Goal of the exercise: Look through the listing below and give the number of lines that hold "axis". Say nothing more.

──────── Given data

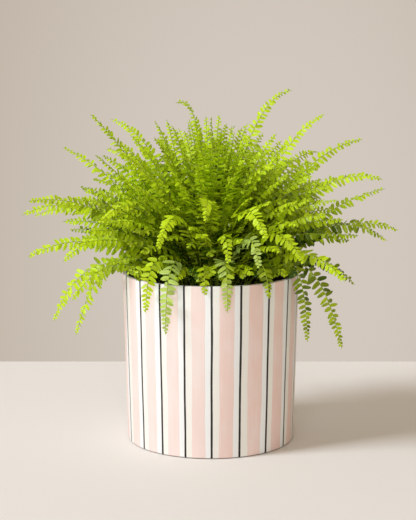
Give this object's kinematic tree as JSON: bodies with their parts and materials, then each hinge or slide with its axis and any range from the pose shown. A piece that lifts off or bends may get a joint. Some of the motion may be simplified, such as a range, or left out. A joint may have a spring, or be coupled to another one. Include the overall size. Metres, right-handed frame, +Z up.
{
  "type": "potted boston fern",
  "caption": "Boston fern with arching feathery fronds in a cylindrical ceramic planter with painted vertical stripes.",
  "frame": {"origin": "centre of the pot's flat foot, on the surface that the pot stands on", "axes": "+Z up, along the pot's axis; -Y is the front, where the picture was taken from; +X is to the right seen from the front"},
  "size_m": [0.421, 0.3519, 0.396],
  "materials": {
    "glazed_ceramic": "satin glaze with painted stripes",
    "potting_soil": "matte, crumbly",
    "rootstock": "matte, fibrous",
    "fern_leaf": "soft satin, living leaf"
  },
  "bodies": {
    "root": {"pot": "glazed_ceramic", "soil": "potting_soil", "rootstock": "rootstock", "frond_01": "fern_leaf", "frond_02": "fern_leaf", "frond_03": "fern_leaf", "frond_04": "fern_leaf", "frond_05": "fern_leaf", "frond_06": "fern_leaf", "frond_07": "fern_leaf", "frond_08": "fern_leaf", "frond_09": "fern_leaf", "frond_10": "fern_leaf", "frond_11": "fern_leaf", "frond_12": "fern_leaf", "frond_13": "fern_leaf", "frond_14": "fern_leaf", "frond_15": "fern_leaf", "frond_16": "fern_leaf", "frond_17": "fern_leaf", "frond_18": "fern_leaf", "frond_19": "fern_leaf", "frond_20": "fern_leaf", "frond_21": "fern_leaf", "frond_22": "fern_leaf", "frond_23": "fern_leaf", "frond_24": "fern_leaf", "frond_25": "fern_leaf", "frond_26": "fern_leaf", "frond_27": "fern_leaf", "frond_28": "fern_leaf", "frond_29": "fern_leaf", "frond_30": "fern_leaf", "frond_31": "fern_leaf", "frond_32": "fern_leaf", "frond_33": "fern_leaf", "frond_34": "fern_leaf", "frond_35": "fern_leaf", "frond_36": "fern_leaf", "frond_37": "fern_leaf", "frond_38": "fern_leaf", "frond_39": "fern_leaf", "frond_40": "fern_leaf", "frond_41": "fern_leaf", "frond_42": "fern_leaf", "frond_43": "fern_leaf", "frond_44": "fern_leaf", "frond_45": "fern_leaf", "frond_46": "fern_leaf", "frond_47": "fern_leaf", "frond_48": "fern_leaf", "frond_49": "fern_leaf", "frond_50": "fern_leaf", "frond_51": "fern_leaf", "frond_52": "fern_leaf", "frond_53": "fern_leaf", "frond_54": "fern_leaf", "frond_55": "fern_leaf", "frond_56": "fern_leaf", "frond_57": "fern_leaf"}
  },
  "joints": []
}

────────────────

Written solution: 2